The strong fundamental grading factors in high growth prospects for the subsidiaries of LTFHL, their good competitive position to exploit the growth opportunities on the strength of their sound knowledge, good linkages in the infrastructure space, good systems and processes, access to long term funds at competitive rates and strong financial flexibility. During FY 2010 LTFHL's combined loan book (on books) registered a healthy y-o-y growth of 51%, while during H1 2011 the portfolio registered a 21% growth over March 2010 levels. As on September 30, 2010 the company had a loan portfolio of Rs.13,335 crore, out of which 61% were larger ticket exposures, balance 39% were retail loans. The proposed IPO would improve the group's position to take higher exposures (consolidated Net worth would increase to at least Rs. 4200 crore post the IPO) as well as provide capital for funding growth. Leveraging level of the company is at a 4.55 times as on September 30, 2010, while the Tier 1 capital % for LTF and LITF is at 14.45% and 18.04% respectively as against the regulatory Tier 1 capital requirement of 8% (total capital requirement of 12%†) for LTF and 10% (total capital requirement 15%) for LTIF, therefore the company could improve on its return on equity through higher leveraging. Further, increase in the scale of non fund based businesses including portfolio management services, mutual fund and insurance distribution and project advisory services could improve the return on equity, which was at 16% (annualized) for 6 months ending September 2011. Financial services is one of the core verticals of L&T and LTFHL is likely to continue to benefit from the close supervision, monitoring and support of L&T's management and board over its operations. The grading also benefits from strong financial profile of the lending subsidiaries, which are rated at LAA+( stable) / A1+ by ICRA and good corporate governance practices at L&T.

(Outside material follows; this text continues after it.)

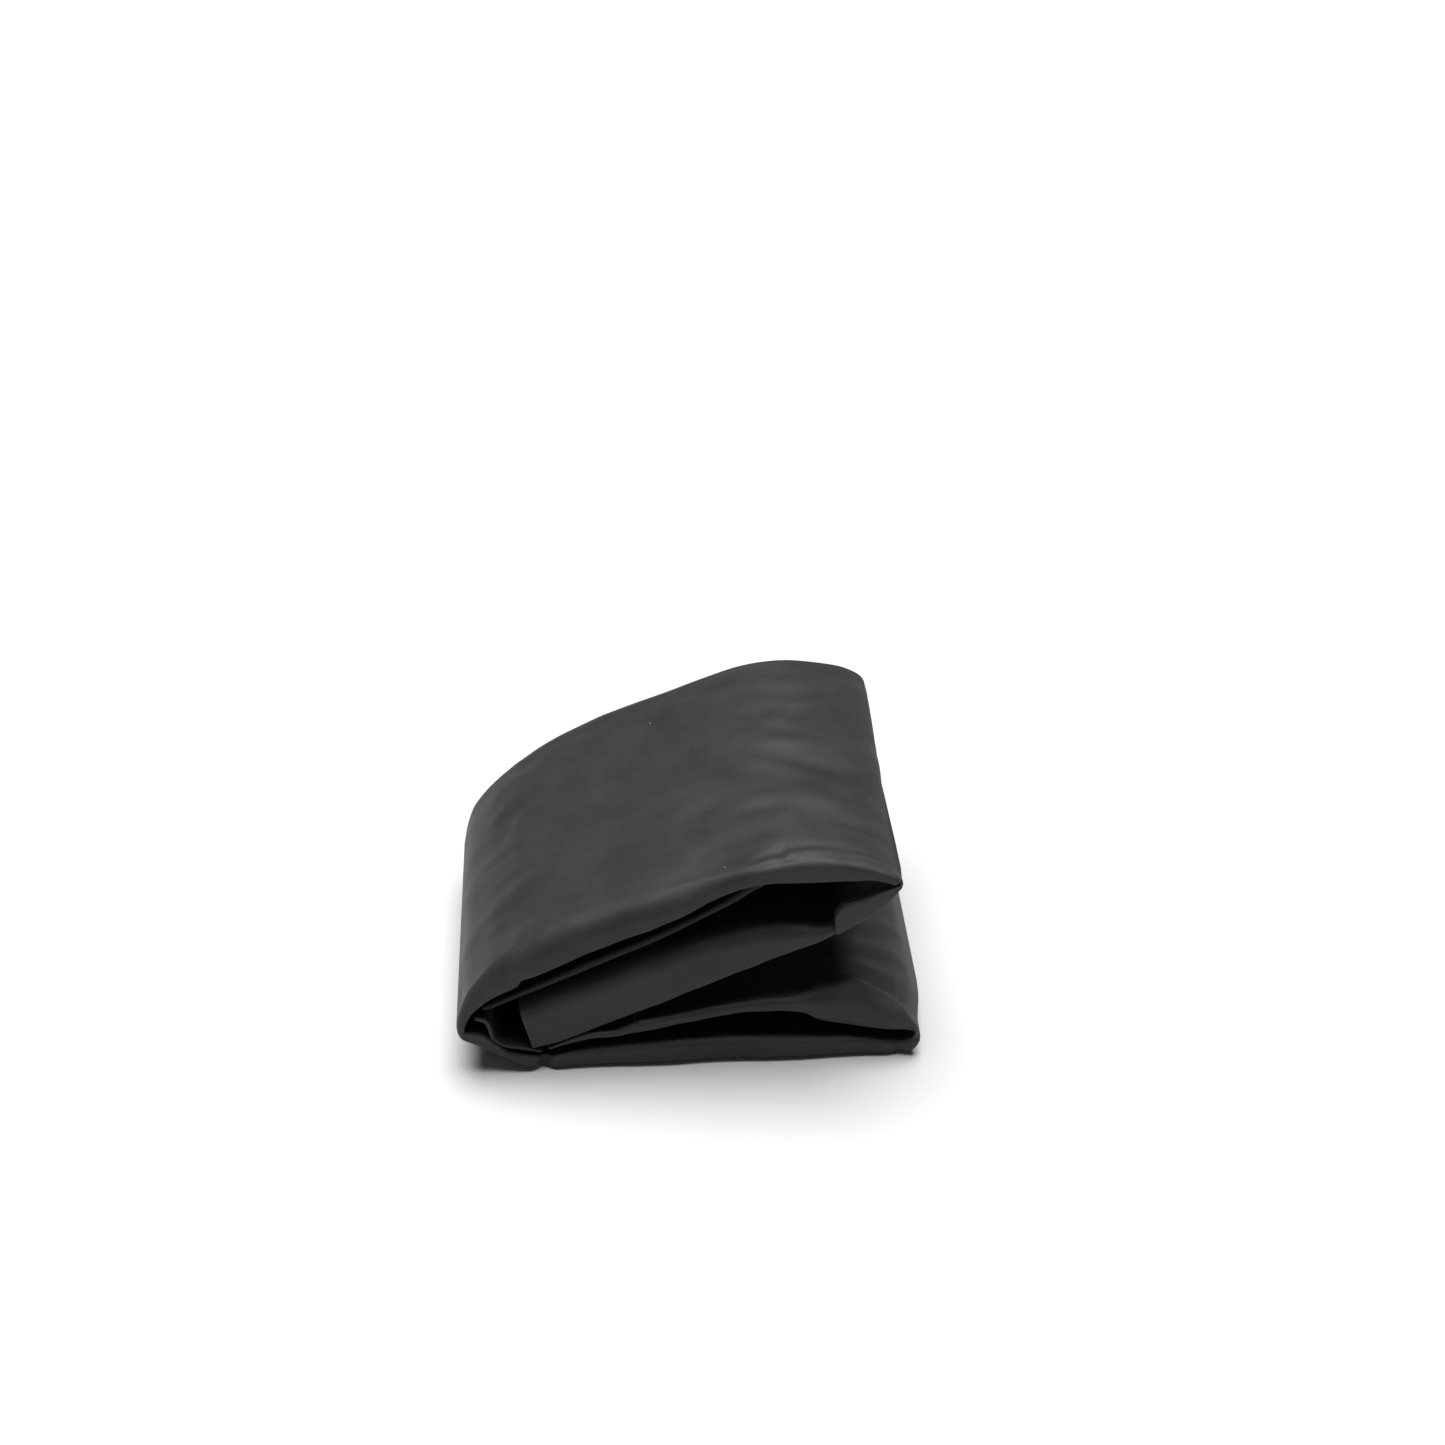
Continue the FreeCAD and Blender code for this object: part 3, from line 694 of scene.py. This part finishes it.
def make_gate(name, rows, inner_steps, lips, lines, seed, growth, recess=0.0):
    """A gate's cloth before it is joined to its bodies."""
    piece, count = tube(name, rows, gate_edges, GATE_OUTER, inner_steps, LIP_STEPS, LIP_RADIUS,
                        [lips] * len(rows), recess)
    points = get_points(piece) / MM
    normals = get_normals(piece)
    row, ring = row_and_ring(points, count, rows)
    outer = (ring < GATE_OUTER).astype(float)
    streaks(points, normals, lines, outer)
    mask = smoothstep(row, 0, 12)
    ripples(points, normals, scale=34, height=1.2, seed=seed,
            mask=mask * (0.4 + 0.6 * front_share(points)))
    ripples(points, normals, scale=12, height=0.5, seed=seed + 1,
            mask=mask * (0.5 + 0.5 * front_share(points)))
    set_points(piece, points * MM)
    row = np.arange(len(points)) // count
    # The simulation moves only the middle of the outer side.
    free = outer * smoothstep(row, 4, 14) * smoothstep(-row, -len(rows) + 2, -len(rows) + 12)
    free *= smoothstep(points[:, 1], FRONT, FRONT + 14) * smoothstep(-points[:, 1], -80, -64)
    relax(piece, 1 - free, growth)
    return piece, count


def gate_edges(x, z):
    """The gates' edges, inside the wrap's where its back corners are rounded."""
    near, far = wrap_edges(x, z)
    return near + GATE_FRONT_GAP, min(far, GATE_BACK_MOST) - GATE_BACK_GAP


def make_upper_gate():
    """Upper gate's cloth, open at its free end, where the sleeves come out."""
    piece, count = make_gate("upper_gate_cloth", gate_rows(UPPER_GATE_STATIONS, 92), inner_steps=60,
                             lips=(0.62, 0.05), lines=[], seed=5, growth=0.008, recess=GATE_MOUTH)
    tip = UPPER_FOLD + GATE_BEND * GATE_AXIS
    settle(piece, count, "coated_nylon", nodes=(
        "upper_gate_outer_front_panel", "upper_gate_outer_back_panel",
        "upper_gate_inner_front_panel", "upper_gate_inner_back_panel"),
        across=("top_leaf", "upper_gate", place(*UPPER_FOLD), place(*tip)))
    return piece


def make_lower_gate():
    """Lower gate's cloth, whose right fold stands further out behind its front lip."""
    piece, count = make_gate("lower_gate_cloth", smooth_path(LOWER_GATE_STATIONS, 78), inner_steps=36,
                             lips=(0.5, 0.3), lines=GATE_STREAKS, seed=8, growth=0.007)
    points = get_points(piece) / MM
    behind = smoothstep(points[:, 1], FRONT, -52)
    points[:, 0] += 3.2 * smoothstep(points[:, 0], 60, 94) * behind
    set_points(piece, points * MM)
    settle(piece, count, "coated_nylon", nodes=(
        "lower_gate_outer_front_panel", "lower_gate_outer_back_panel", "lower_gate_inner_front_panel",
        "lower_gate_inner_back_panel"),
        across=("bottom_leaf", "lower_gate", place(98, 12), place(84, 18)))
    return piece


def make_ply(name, stations, steps, edges, slot, body, nodes, seed, share=0.4, height=0.5):
    """A thin ply of cloth between the leaves."""
    rows = smooth_path(stations, steps)
    piece, count = tube(name, rows, edges, outer_steps=64, inner_steps=32, lip_steps=5, roundness=2.0,
                        rounds=[(share, share)] * steps)
    ripple_piece(piece, PLY_RIPPLE, height, seed)
    settle(piece, count, slot, body, nodes)
    return piece


def make_sleeve(side, middle, seed):
    """One arm sleeve with its lining, pressed flat inside the upper gate, and its gathered cuff."""
    shell = [(58, middle * 0.6 + 1.0, 58, middle * 0.6 - 0.6), (80, middle + 1.7, 80, middle - 1.7),
             (120, middle + 1.9, 120, middle - 1.9), (147, middle + 1.3, 147, middle - 1.3)]
    core = [(a, middle + (b - middle) * 0.5, c, middle + (d - middle) * 0.5) for a, b, c, d in shell]
    made = []
    # The sleeve lining takes the darker lining cloth, whose extra darkness is painted shade.
    for word, stations, gap, slot in (("sleeve", shell, SLEEVE_GAP, "coated_nylon"),
                                      ("sleeve_lining", core, LINING_GAP, "lining_nylon")):
        name = "%s_%s" % (side, word)
        piece, count = tube(name + "_cloth", gate_rows(stations, SLEEVE_ROWS), inset(gap, gap),
                            outer_steps=48, inner_steps=48, lip_steps=4, roundness=1.5,
                            rounds=[(0.45, 0.45)] * SLEEVE_ROWS)
        ripple_piece(piece, *SLEEVE_RIPPLE, seed)
        settle(piece, count, slot, "upper_gate", (name,))
        made.append(piece)
    made.append(make_cuff(side, middle, seed))
    return made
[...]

As on September 30, 2010 the company's large loan book was predominantly in the infrastructure segment (45% of portfolio), followed by Corporate and Receivable discounting loans, vendor and dealer financing loans, and Loan against Share (LAS).

In the infrastructure lending segment, where ticket sizes are fairly large (ranging from Rs. 100 crore - Rs. 200 crore), LTFHL through its subsidiaries has a diversified loan portfolio across various industries including power generation, telecom, roads, Oil and gas, urban infrastructure etc and as on March 31, 2010 and September 30, 2010 the company registered a strong y-o-y portfolio growth of 101% and 68% (YTD-Sep-10 growth of 24%) respectively (against a y-o-y banking system growth in infrastructure of 41% and 47% respectively). While the infrastructure segment is subject to competition from other lenders, LTFHL through its subsidiaries is expected to be in a position to take advantage of the current and expected thrust on infrastructure development in the country and grow profitably on account of its strong relationships in the segment and strong technical and operational expertise it enjoys from L&T. The company is a relatively new player in the infrastructure segment, however close association with L&T provides it with access to strong project assessment skills which mitigates the risk.

LTFHL through its subsidiaries offers corporate loans Corporate / SME customers and has been able to maintain good asset quality in the segment. In the corporate lending segment, LTFHL through its subsidiaries also benefits from the strong linkages from its parent L&T by financing participants within its supply chain (bill discounting & vendor financing), which puts it in a superior position to assess credit quality of customers while expanding its book profitably. In the LAS segment the company primarily targets the promoter funding segment and maintains conservative lending norms to mitigate the risks associated with this business.

In the retail customer segment, which accounted for 39% of total portfolio as on September 30, 2010, LTFHL focuses on financing income generating assets and the portfolio consists of loans in the Construction Equipment segment (CEF) , the Commercial Vehicle segment (CV) , tractor segment and Micro finance segment. While in the past the company had faced issues on asset quality in the CV and CEF segments, following a subsequent tightening of lending and appraisal norms, re-alignment of disbursements towards strong credit profiled customers and re-structuring of recovery and collection initiatives, the company has been able to improve its asset quality on the fresh originations. LTFHL has an established and wide distribution network, which along with the company's established franchise should enable it to be in a position to tap the growth potential in the CV and CEF segments, which are closely linked to economic indicators. However it would be important for the company to ensure a strict control over its asset quality in order to maintain its risk adjusted returns as it expands in the retail segment. ICRA has evaluated the company's exposure to the Micro Finance segment, and its exposure to the state of Andhra Pradesh, where since October 2010 operations and recovery rates across the industry have been significantly disrupted on account of the issue of the "Andhra Pradesh Micro Finance Institutions Ordinance, 2010" by the government of Andhra Pradesh. In ICRA's view the size of LTFHL's exposure in Andhra Pradesh is not significant in relation to the overall size of the company's balance sheet and is not likely to have material impact on its financial profile.